The Black and Decker 125 is the smallest and most economical of the workmate line of workbenches. Listed for holding up to 350 pounds, it maintains the vise arrangement that makes the workmate so valuable while still folding for storage.

With a workbench area of 13" X 24" it is still of a reasonable size for most homeowner use, and at only 15 pounds it can be taken anywhere the work is. Complete with 4 swivel pegs for clamping larger objects, the workmate 125 is a good addition for any home workshop. While it won't have all of the abilities of the other two, and won't be as easy to work on, for the homeowner that doesn't need a sawhorse or workbench very often it could be just what they need.

Workmate 225

The Black and Decker workmate 225 is the next step with some very nice additions. Four short legs have been added that allow use with the legs either folded for a lower workbench (holding bench tools, perhaps) or left extended for a higher work surface. A step has also been added for added stability of either or both the user and the workbench.

Slightly larger and heavier (28 pounds) than the workmate 225 it is a great choice for the handy person doing only occasional to more frequent work. Capable of holding 450 pounds and with the dual height feature it is even more useful than the 125 model. The added step feature, while seeming to be of limited value, is greatly appreciated by nearly all users. This is the current equivalent of the workbench I find so much use for.

Workmate 425

The workmate 425 is the top of the line in these workbenches from the Black and Decker workmate line. Listed at the ability to hold 550 pounds it is again a little larger and heavier than the workmate 225 while still retaining the ability to fold flat.

The 425 maintains the vise assembly, but with a new twist; the front jaw will now swivel up to provide a vertical clamping ability. The workmate 425 also comes with an additional block to fill in the empty space with the vise is wide open, giving a larger workbench surface when needed.

The top of the line workmate also keeps the folding legs, dual height, and step from the 225 model. The workmate 425 is more than adequate for any homeowner use and is a popular choice among professionals that need a portable workbench. The heavy construction virtually guarantees a long life under demanding conditions and would certainly make a welcome addition to the homeowner tool set.

I think that, were I to purchase one today, this would be my choice of the three. The cost is not much more than the 225 model, and that folding surface could have many uses.

This article is accurate and true to the best of the author’s knowledge. Content is for informational or entertainment purposes only and does not substitute for personal counsel or professional advice in business, financial, legal, or technical matters.

Questions & Answers

Question: How do I unfold the Black and Decker Workmate work bench?

Answer: Release the catches holding it as it's locked in the folded position then lift.

© 2010 Dan Harmon

Comments

Dan Harmon (author) from Boise, Idaho on January 17, 2014:

It never stops, does it? I used mine yesterday, fabricating a mount for a TV and BluRay player in an RV. Always another use for them.

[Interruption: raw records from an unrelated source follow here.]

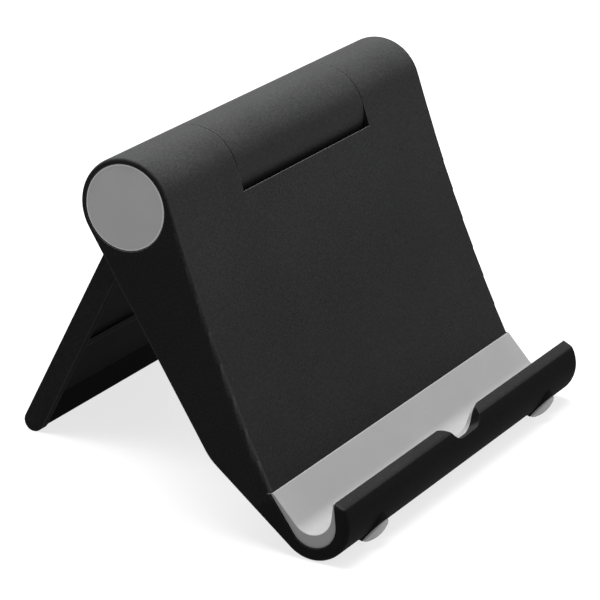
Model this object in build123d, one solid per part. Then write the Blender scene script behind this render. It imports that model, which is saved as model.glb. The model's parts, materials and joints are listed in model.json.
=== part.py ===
"""Folding phone stand: a wedge-shaped cradle with a central rear leg on a friction hinge.

Every piece is drawn in its own folded position, with the hinge axis on the X axis and
the length running down -Z.  The cradle leans forward and the leg swings back until the
front feet and the leg tip stand on one floor, and the assembly is then centred.
"""
from build123d import *
from math import acos, atan2, cos, degrees, hypot, radians, sin, tan
import os

# ---------------------------------------------------------------- overall sizes (mm, deg)
WIDTH = 100.0                 # length of the barrel
BARREL_R = 9.0                # radius of the hinge barrel
CRADLE_TILT = 34.2            # lean of the cradle back from upright
FRONT_SLOPE = 13.5            # slope of the front face where it leaves the barrel
REAR_TAPER = 18.3             # slope of the lower back towards the trough

# trough at the lower end of the cradle
TROUGH_Y = -4.3
TROUGH_Z = -64.0
TROUGH_OUTER_R = 7.0
BED_R = 4.6                   # radius of the bed that holds the liner
LIP_FLARE = 26.0              # outward lean of the lip
LIP_TOP_Z = -62.3
LIP_ROUND = 1.6               # round between the sloped lip top and the outside
SEAT_Y = 0.55                 # front face where the liner starts
SEAT_Z = -56.2
SEAT_STEP = 0.2               # sinking of the bed below the front face

# silicone liner
LINER_END_GAP = 0.3
LINER_PROUD = 0.35
LINER_R = 4.0                 # inner round of the seat
LINER_Y = -4.9
LINER_Z = -62.2
LINER_BACK_SLOPE = 14.0
LINER_LIP_SLOPE = 40.0

# cable notch in the lip
NOTCH_HALF = 9.4
NOTCH_FLAT = 2.4              # half width of its flat bottom
NOTCH_BOTTOM_Z = -66.1
NOTCH_BACK_Y = -5.0
NOTCH_LEAD = 0.05             # the shoulders run out just above the lip

# walls and ribs of the cradle
WALL = 2.4
INNER_WALL = 2.0
RIB = 1.6
SIDE_RIBS = 2
POCKET_END_Z = -54.5
RIB_LEVELS = (-23.0, -39.0)
BEND_ROUND = 10.0
EDGE_ROUND = 0.9
REAR_RIB_INSET = 0.6

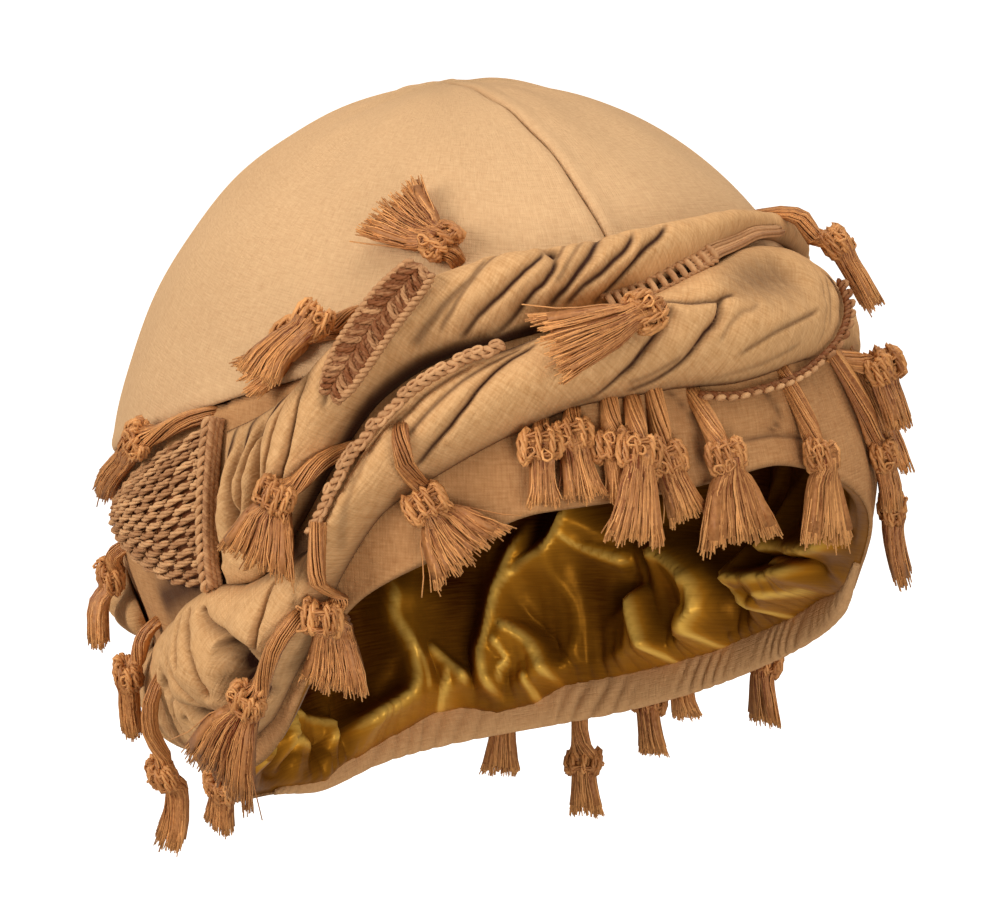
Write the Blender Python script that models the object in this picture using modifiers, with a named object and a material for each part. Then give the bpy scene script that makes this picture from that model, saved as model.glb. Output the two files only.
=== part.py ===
"""A pre-tied durag head wrap: a satin-lined cap with a twisted, tasselled scarf sewn round the brow.

Frame: metres, +Z up, +X to the wearer's left, -Y to the front. The middle of the cap's widest level
is on the Z axis, LIFT below the origin, and the origin is where the lining rests on the head.
Tables are in millimetres and degrees: phi is the angle round the cap, 0 at the brow, +90 at the
wearer's left, and z is the height above the cap's widest level.
"""
import math

import bmesh
import bpy
from mathutils import Vector

MM = 0.001
COLLECTION = "pre_tied_durag"

# Cap, outside: half width and half length at the widest level, rise of the crown above it, and the
# height in which the lower wall would close if it went on curving in. The elastic draws the wall in
# by a share of its width, from DRAW_TOP down over DRAW_DEPTH.
HALF_WIDTH = 88.7
HALF_LENGTH = 108.2
CROWN_RISE = 104.5
LOWER_CURVE = 125.0
DRAW_IN = 0.055
DRAW_TOP = 8.0
DRAW_DEPTH = 34.0

# Cloth and clearances
CAP_CLOTH = 1.3
LINING_CLOTH = 1.0
SEAM_GAP = 0.3
HEM_GAP = 0.6
SEAT = 0.5
LINING_EASE = 0.8
LIFT = CROWN_RISE - CAP_CLOTH - LINING_EASE - LINING_CLOTH

# Sections round the cap, the same on the panels, the side band and the lining, and rows up each
CAP_COLUMNS = 40
PANEL_ROWS = 8
BAND_ROWS = 8
LINING_ROWS = 10

# Folds of the loose satin: depth at the crown, extra depth reached FOLD_RUN below FOLD_TOP, and the
# shares of its height over which the folds die away at the opening and at the crown
FOLD_DEPTH = 1.2
FOLD_DEEPER = 2.6
FOLD_TOP = 40.0
FOLD_RUN = 80.0
FOLD_WAVES = [
    # waves_round, lean (mm of height to a radian), share, phase
    (7.0, 22.0, 1.0, 0.0),
    (11.0, -15.0, 0.6, 1.3),
]
FADE_LOW = 0.12
FADE_CROWN = 0.25
LINING_CLEAR = 1.5

# Where the dome panels meet the side band: height at brow, sides and nape
JOIN_MEAN = 34.0
JOIN_SWING = 24.0

# Lower edge of the cap
RIM = [
    # phi, z
    (-180, -76.5),
    (-164, -79.0),
    (-149, -75.5),
    (-130, -71.0),
    (-105, -61.0),
    (-85, -51.0),
    (-72, -44.0),
    (-64, -36.0),
    (-57, -24.0),
    (-49, -9.0),
    (-42, 1.0),
    (-30, 10.5),
    (-18, 18.0),
    (0, 19.0),
    (12, 20.0),
    (24, 14.0),
    (38, 1.0),
    (54, -19.0),
    (66, -34.0),
    (80, -44.0),
    (98, -54.0),
    (117, -63.0),
    (140, -70.5),
    (160, -74.0),
]

# Elastic casing along the sides and back
HEM_START = 50.0
HEM_END = 214.0
HEM_HEIGHT = 9.5
HEM_FADE = 26.0
HEM_THICK = 4.6
HEM_GATHERS = 30
HEM_GATHER_DEPTH = 0.7
HEM_END_CLEAR = 4.0
HEM_END_THIN = 0.35
HEM_COLUMNS = 60
HEM_SIDES = 7

# The scarf's two strands: upper and lower edge on the cap, and how far the roll stands out
UPPER_TWIST = [
    # phi, top, bottom, thick
    (-67, 36.0, 1.0, 4.0),
    (-60, 40.0, 3.0, 8.0),
    (-52, 47.0, 15.0, 11.0),
    (-45, 54.0, 31.0, 13.0),
    (-38, 61.0, 44.0, 14.0),
    (-30, 67.0, 51.0, 14.0),
    (-20, 70.0, 54.5, 14.0),
    (-10, 71.0, 57.0, 13.0),
    (0, 71.5, 60.5, 11.0),
    (13, 72.0, 64.5, 8.0),
    (24, 71.5, 66.5, 6.0),
    (35, 70.0, 65.0, 4.5),
    (50, 66.0, 59.5, 4.0),
    (65, 60.0, 51.5, 4.0),
    (90, 50.0, 36.0, 6.0),
    (120, 32.0, 13.0, 8.0),
    (150, 12.0, -8.0, 9.0),
    (180, 0.0, -20.0, 10.0),
    (210, -6.0, -24.5, 9.0),
    (238, -8.0, -24.5, 7.0),
    (250, -12.0, -22.0, 3.0),
]
LOWER_TWIST = [
    # phi, top, bottom, thick
    (-110, -24.0, -50.0, 6.0),
    (-95, -16.0, -47.0, 6.5),
    (-85, -10.0, -43.0, 9.0),
    (-76, -6.0, -40.0, 11.5),
    (-65, -1.5, -32.0, 12.0),
    (-58, 1.0, -21.0, 11.0),
    (-50, 8.0, -7.0, 10.0),
    (-44, 21.0, 8.0, 10.0),
    (-38, 36.0, 20.0, 11.0),
    (-30, 48.0, 28.0, 12.0),
    (-20, 52.5, 35.5, 13.0),
    (-10, 55.5, 40.0, 13.0),
    (0, 59.0, 40.5, 13.0),
    (12, 63.0, 39.0, 12.0),
    (24, 65.0, 39.5, 9.5),
    (35, 63.5, 38.0, 6.5),
    (50, 58.0, 32.5, 4.2),
    (65, 50.0, 24.5, 4.2),
    (90, 34.5, 9.0, 6.0),
    (120, 11.5, -13.0, 8.5),
    (150, -9.5, -35.0, 10.0),
    (180, -21.5, -47.0, 10.0),
    (210, -26.0, -53.0, 9.0),
    (235, -26.5, -54.0, 7.0),
]
TWIST_STEP = 5.0
TWIST_OVER = 8
TWIST_UNDER = 3
PLEATS_ROUND = 18
PLEAT_TURNS = 1.4
PLEAT_DEPTH = 1.5
FULL_THICK = 12.0
ROLL_POWER = 0.7

# Crocheted end of the scarf: its upper and lower edge and its thickness, from its tip to the strands
SCARF_END = [
    # phi, top, bottom, thick
    (-103, 15.0, 6.0, 3.0),
    (-98, 20.0, 3.0, 3.6),
    (-90, 26.0, 0.5, 4.2),
    (-80, 32.0, -1.0, 4.6),
    (-73, 36.0, 0.0, 4.6),
    (-68.5, 38.0, 1.5, 4.0),
]
END_COLUMNS = 10
END_OVER = 4

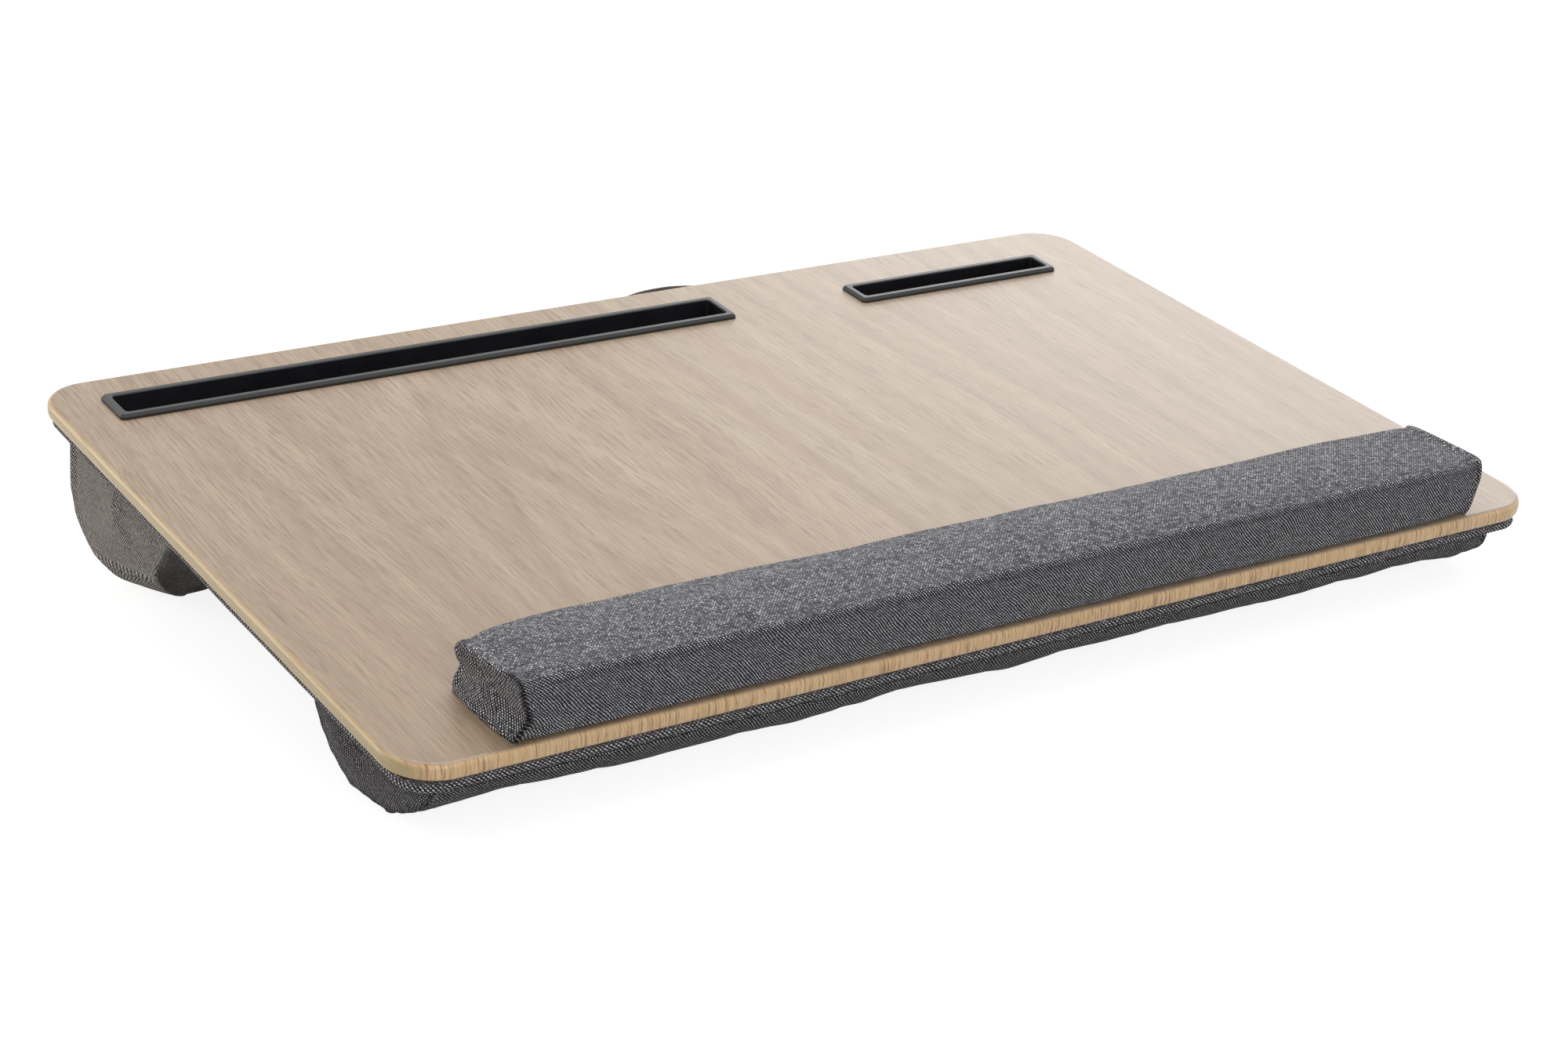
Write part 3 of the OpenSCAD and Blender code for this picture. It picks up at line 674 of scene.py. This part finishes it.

Ron White from USA on January 17, 2014:

I won one of these in a raffle one time and the first thought that went through my mind is "what am I going to do with this". Needless to say I just keep coming up with new ways.

John Holden on October 20, 2013:

In the late 1970s when I purchased my first Workmate and proudly took it on site I was so ridiculed that I took it home the very same day.

A decade later you weren't considered a serious chippy if you didn't own a Workmate!

Judi Brown from UK on October 23, 2012:

We bought one for my Dad well over 30 years ago - it was shipped over to the US when we emigrated and I bet he still has it in his workshop.

Penelope Hart from Rome, Italy on October 23, 2012:

It does seem to be quite affordable. I always imagine this sort of implement will cost a fortune! Nice one.